Respond to the consultation to reject the Lower Thames Crossing

December 10, 2018

The Lower Thames Crossing is a flawed scheme that will wreak considerable environmental damage, do little or nothing to ease traffic and air pollution at the Dartford Crossing, and ignores the urgent need to reduce carbon emissions to fight the climate crisis.

“Dinosaur thinking” were the words used by our Kent County Council member, Martin Whybrow, after he’d had to sit through marketing spin from Highways England at KCC’s recent Environment & Transport Cabinet Committee. As he pointed out, if you lay more tarmac, more traffic will follow – as so many cities and countries around the world have now concluded.

Over the timescales and with the vast sums of money involved in the project (£6 billion), so much more could be achieved by tackling spiralling traffic volumes at source. Better rail infrastructure, improved and cheaper public transport, a rapid move to electric vehicles and the infrastructure to support these, car share schemes and other measures could all be done at pace and in a much shorter space of time.

As CPRE has said: “The new crossing will increase traffic congestion on both sides of the river and on all north-south routes through Kent, resulting in many more deaths through increased air pollution.”

We are asking everyone with a view on the crossing to respond to the public consultation, which closes at midnight on 20th December.
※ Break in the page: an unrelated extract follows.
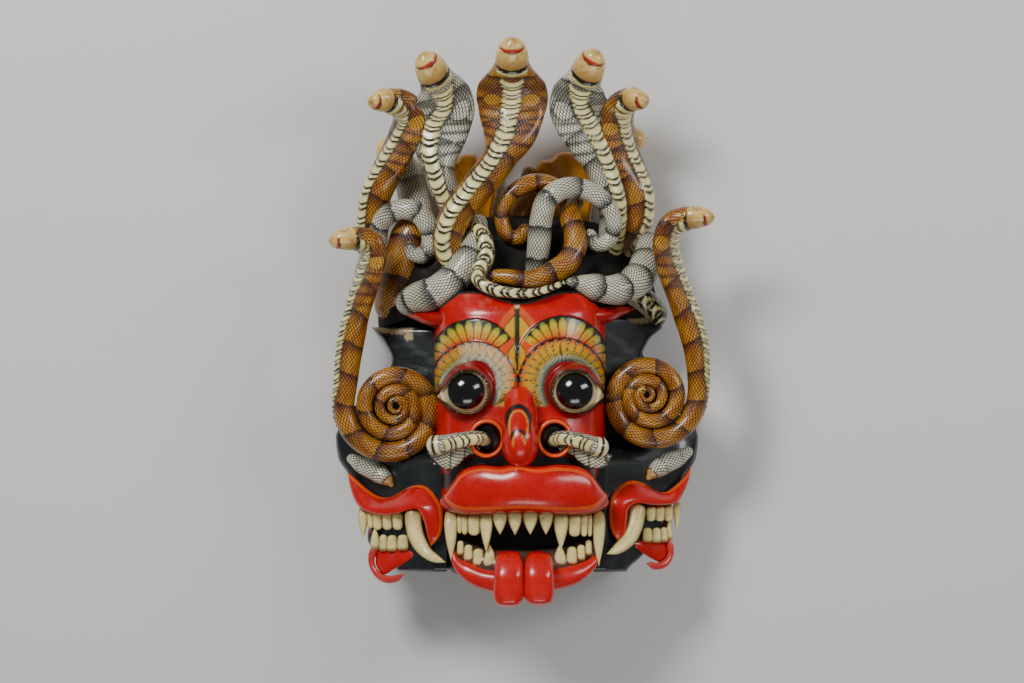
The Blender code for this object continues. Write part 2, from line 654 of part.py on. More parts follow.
def back_hoods():
    """The lobed hoods of the back row, flat leaves that stand behind the middle cobra."""
    made = []
    lobes = {"left_back_hood": (-52, 100, 30, 88), "right_back_hood": (46, 100, 33, 90)}
    for name, (x, y, half, height) in lobes.items():
        outline = [(-0.5, -0.2), (0.5, -0.2), (0.85, 0.35), (1, 0.7), (0.82, 0.9), (0.48, 0.93), (0.2, 1.0),
                   (-0.2, 1.0), (-0.48, 0.93), (-0.82, 0.9), (-1, 0.7), (-0.85, 0.35)]
        rings = [[(x + sx * half * shrink, y + sy * height, z) for sx, sy in outline]
                 for shrink, z in ((0.9, 10), (1.0, 16), (1.0, 24), (0.86, 31))]
        made.append(loft(name, np.array(rings), "ochre_scales"))
    return made


def ear_cobra(side):
    """The cobra of one ear: coiled in a spiral on the side face, with the neck rising beside the crown."""
    sign = -1 if side == "left" else 1
    cx, cy = EAR_CENTRES[0 if side == "left" else 1]
    seat = EAR_SEAT_HEIGHT / GRID
    radius, first_half, thinning, turns = (48, 11.0, 2.7, 3.0) if side == "left" else (46, 10.6, 2.6, 3.0)
    drift = 6.0
    spiral, sizes = [], []
    for k in range(int(turns * 12), -1, -1):
        t = k / 12
        r = radius - 2 * first_half * t + thinning * t * t
        half = first_half - thinning * t
        angle = math.pi + 2 * math.pi * t
        shift = drift * (1 - t / turns)
        lift = seat + 6 + 3.5 * t
        x = cx + sign * (-r * math.cos(angle) + shift)
        y = cy + r * math.sin(angle) - 0.5 * shift
        spiral.append((x, y, lift))
        sizes.append(half)
    neck = {
        "left": [(-174, -44, 8), (-171, -16, 9), (-166, 12, 11), (-159, 40, 13), (-151, 66, 16),
                 (-146, 87, 20), (-151, 98, 26), (-165, 101, 32), (-190, 98, 41)],
        "right": [(178, -36, 8), (175.5, -8, 9), (168, 20, 11), (158, 48, 13), (149, 76, 16), (146, 100, 20),
                  (152, 115, 26), (166, 121, 32), (193, 122, 41)],
    }[side]
    neck = [(x, y, seat + above) for x, y, above in neck]
    route = spiral + neck
    curve, along = smooth_route(route)
    length = along[-1]
    knots = along[::ROUTE_FINENESS][: len(spiral)] / length
    tail = [(float(s), max(h * 0.985, 1.4)) for s, h in zip(knots, sizes)]
    girth = [(s, h, h) for s, h in tail]
    girth += [s for s in cobra_girth(length, 13.5, 24, 0.92) if s[0] > girth[-1][0] + 0.05]
    turn = [(0, sign * -70), (girth[len(tail) - 1][0], sign * -80), (0.9, sign * -62), (1, sign * -72)]
    # one ring for each step of the spiral, then the neck and head
    made = spiral_sweep(f"{side}_ear", curve, along, knots, girth, turn)
    disc = cylinder(f"{side}_ear_disc", (cx + sign * 3, cy - 3), 38, seat + SEAM / GRID, seat + 8,
                    "ochre_scales", 20)
    combine(made, [disc], "UNION")
    thin_out(made, THINNED_EAR)
    below = box(f"{side}_ear_seat", (cx - CUT_REACH, cy - CUT_REACH, -CUT_DEPTH),
                (cx + CUT_REACH, cy + CUT_REACH, seat + SEAM / GRID), "ochre_scales")
    beside = block_relief("ear_clearance", 0, SEAM / GRID, -CUT_DEPTH, 0, RELIEF_COLUMNS, RELIEF_ROWS,
                          "ochre_scales")
    combine(made, [below, beside], "DIFFERENCE")
    return made


def spiral_sweep(name, curve, along, knots, girth, turn):
    total = along[-1]
    neck = 1 - np.array([0.0, 4, 10, 20, 31, 41, 52, 68, 86, 108, 132, 156, 180]) / total
    shares = np.array(list(knots) + [s for s in reversed(neck) if s > knots[-1] + 0.01])
    centre = places_along(curve, along, shares * total)
    ahead = places_along(curve, along, shares * total + 1)
    behind = places_along(curve, along, shares * total - 1)
    rings = []
    for c, tangent, (wide, deep), twist in zip(
        centre, ahead - behind, ease(girth, shares), np.radians(ease(turn, shares)[:, 0])
    ):
        front, across = section_axes(tangent, twist)
        for k in range(8):
            angle = 2 * math.pi * k / 8
            rings.append(c + front * deep * math.cos(angle) + across * wide * math.sin(angle))
    return loft(name, np.array(rings).reshape(len(shares), 8, 3), "ochre_scales")


def nostril_cobras():
    """The small cobras that come out of the nostrils of the main face and of the two side faces."""
    made = []
    root = 0.55 * NOSTRIL_RADIUS / GRID
    for sign, (x, y) in zip((-1, 1), NOSTRIL_CENTRES):
        floor = NOSTRIL_FRONT - NOSTRIL_DEPTH / GRID
        route = [(x, y - 2, floor - 7), (x + sign * 4, y - 2, NOSTRIL_FRONT - 6),
                 (x + sign * 18, y - 1, NOSTRIL_FRONT + 4), (x + sign * 36, y - 4, NOSTRIL_FRONT - 2),
                 (x + sign * 58, y - 9, NOSTRIL_FRONT - 14)]
        made.append(sweep(f"nostril_cobra_{sign}", route,
                          [(0, root, root), (0.3, 8, 8), (0.55, 15, 8.5), (0.75, 13, 9.5), (0.9, 11, 9.5),
                           (1, 4, 4)],
                          "lacquer_red", [(0, 0), (1, sign * 20)], 13, 8))
        low = -120 if sign < 0 else -113
        side_places = [(172, low + 2, 1), (158, low - 6, 4), (144, low - 12, 5), (133, low - 20, 4),
                       (127, low - 27, 1)]
        side_route = [(sign * sx, sy, side_height(sx, sy, 0) + lift) for sx, sy, lift in side_places]
        made.append(sweep(f"side_nostril_cobra_{sign}", side_route,
                          [(0, 7, 6), (0.35, 11, 9), (0.65, 12, 10), (0.85, 8, 8), (1, 2, 2)],
                          "lacquer_red", [(0, 0), (1, 0)], 14, 7))
    return made


def build_head():
    """The head block with everything carved on it, hollow behind and open through the mouth."""
    head = block_relief("mask_head", 0, 0, 0, 0, RELIEF_COLUMNS, RELIEF_ROWS, "lacquer_red")
    bosses = [
        cylinder(f"ear_boss_{k}", centre, EAR_BOSS_RADIUS / GRID, BOSS_ROOT, EAR_SEAT_HEIGHT / GRID,
                 "lacquer_red", 20)
        for k, centre in enumerate(EAR_CENTRES)
    ]
    wings, bores = nostril_wings()
    combine(head, [*bosses, *eyeballs(), nose(), *wings, *brow_horns(0)], "UNION")
    mouth = box("mouth", (*MOUTH_LOW, MOUTH_FLOOR), (*MOUTH_HIGH, MOUTH_ROOF), "lacquer_red")
    wall = WALL / GRID
    hollow = block_relief("hollow", wall, 0, -CUT_DEPTH, wall + SHOULDER_DROP, HOLLOW_COLUMNS, HOLLOW_ROWS,
                          "lacquer_red", brows=False)
    combine(head, [mouth, hollow], "DIFFERENCE")
    combine(head, lips() + main_teeth() + side_mouth("left") + side_mouth("right"), "UNION")
    combine(head, bores, "DIFFERENCE")
    combine(head, nostril_cobras(), "UNION")
    thin_out(head, THINNED)
    return head


def build_crown():
    """The crown of cobras, one carving, with the head block's form cut out of its underside."""
    crown = crown_block()
    crown.name = "cobra_crown"
    combine(crown, back_hoods() + crown_cobras() + crown_coils(), "UNION")
    thin_out(crown, THINNED)
    gap = SEAM / GRID
    seat = block_relief("crown_seat", 0, gap, -CUT_DEPTH, 0, RELIEF_COLUMNS, RELIEF_ROWS, "ochre_scales")
    floor = box("floor_cut", (-CUT_REACH, -CUT_REACH, -CUT_DEPTH), (CUT_REACH, CUT_REACH, 0), "ochre_scales")
    combine(crown, [seat, floor, *brow_horns(1.6 * gap)], "DIFFERENCE")
    return crown


def centre_on_origin(objects):
    """Moves the mask so that the middle of its box is over the origin and its back lies on the ground."""
    bpy.context.view_layer.update()
    corners = np.array([v.co for o in objects for v in o.data.vertices])
    middle = (corners.min(0) + corners.max(0)) / 2
    shift = Vector((-middle[0], -middle[1], -corners[:, 2].min()))
    print("grid origin in the mask's frame, mm:", [round(1000 * c, 2) for c in shift])
    for obj in objects:
        obj.data.transform(Matrix.Translation(shift))


def finish(obj):
    """Flat spots merged and the faces shaded smooth across shallow edges."""
    obj.data.shade_smooth()
    obj.data.set_sharp_from_angle(angle=math.radians(40))


def main():
    for old in list(bpy.data.objects):
        bpy.data.objects.remove(old)
    head = build_head()
    crown = build_crown()
    left = ear_cobra("left")
    left.name = "left_ear_cobra"
    right = ear_cobra("right")
    right.name = "right_ear_cobra"
    pieces = [head, crown, left, right]
    centre_on_origin(pieces)
    for piece in pieces:
        finish(piece)


main()
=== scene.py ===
# %% [markdown]
# Cobra demon mask
#
# A large mask, carved from light wood and painted in gloss colours. It lies on its back and the camera
# looks straight down on it. The frame holds the solids of the four carved blocks; this script dresses
# each of them in finer carving and in paint. All work is laid out on the carver's grid of the mask, in
# millimetres: X to the right, Y up to the crown, Z out of the face.

# %% Load the frame
import math

import bmesh
import bpy
import numpy as np
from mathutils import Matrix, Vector


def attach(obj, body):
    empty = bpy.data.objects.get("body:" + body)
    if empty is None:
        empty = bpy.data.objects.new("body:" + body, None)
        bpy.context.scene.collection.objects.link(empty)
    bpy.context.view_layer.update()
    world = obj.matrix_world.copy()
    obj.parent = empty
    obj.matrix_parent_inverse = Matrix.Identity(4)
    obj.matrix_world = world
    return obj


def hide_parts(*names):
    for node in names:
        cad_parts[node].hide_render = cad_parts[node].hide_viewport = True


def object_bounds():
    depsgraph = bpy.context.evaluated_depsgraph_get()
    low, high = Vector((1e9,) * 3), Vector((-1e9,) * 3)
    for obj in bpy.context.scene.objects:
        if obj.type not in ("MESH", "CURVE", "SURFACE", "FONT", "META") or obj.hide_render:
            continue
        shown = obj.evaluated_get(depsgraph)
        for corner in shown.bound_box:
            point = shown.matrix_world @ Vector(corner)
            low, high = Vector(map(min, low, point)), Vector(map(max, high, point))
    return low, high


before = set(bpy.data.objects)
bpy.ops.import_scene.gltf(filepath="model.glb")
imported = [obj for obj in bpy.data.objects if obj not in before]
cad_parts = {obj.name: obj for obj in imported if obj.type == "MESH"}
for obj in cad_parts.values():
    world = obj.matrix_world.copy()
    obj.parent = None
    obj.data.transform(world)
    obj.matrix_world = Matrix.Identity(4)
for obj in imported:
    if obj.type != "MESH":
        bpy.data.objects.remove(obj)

CAD_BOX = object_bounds()
GRID_MIDDLE = np.array([-1.44, -19.19, 0.0])
MM = 0.001
print("box of the solids, m:", [list(corner) for corner in CAD_BOX])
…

The link is here: https://highwaysengland.citizenspace.com/ltc/consultation/consultation/

At the KCC committee meeting, Martin particularly took Highways England’s project director, Tim Jones, to task when he said “yes” or “no” responses to the consultation could be discarded. Clearly, a “no” response is perfectly valid, with no relevance to then comment on the various aspects of the scheme.

Martin also criticised the taxpayer-funded video, a “voxpop” of supportive businesses that Highways England has produced. The much more relevant video would have been of local communities on both sides of the Thames who, for all the “green-wash” such as planting trees, will be blighted by the development.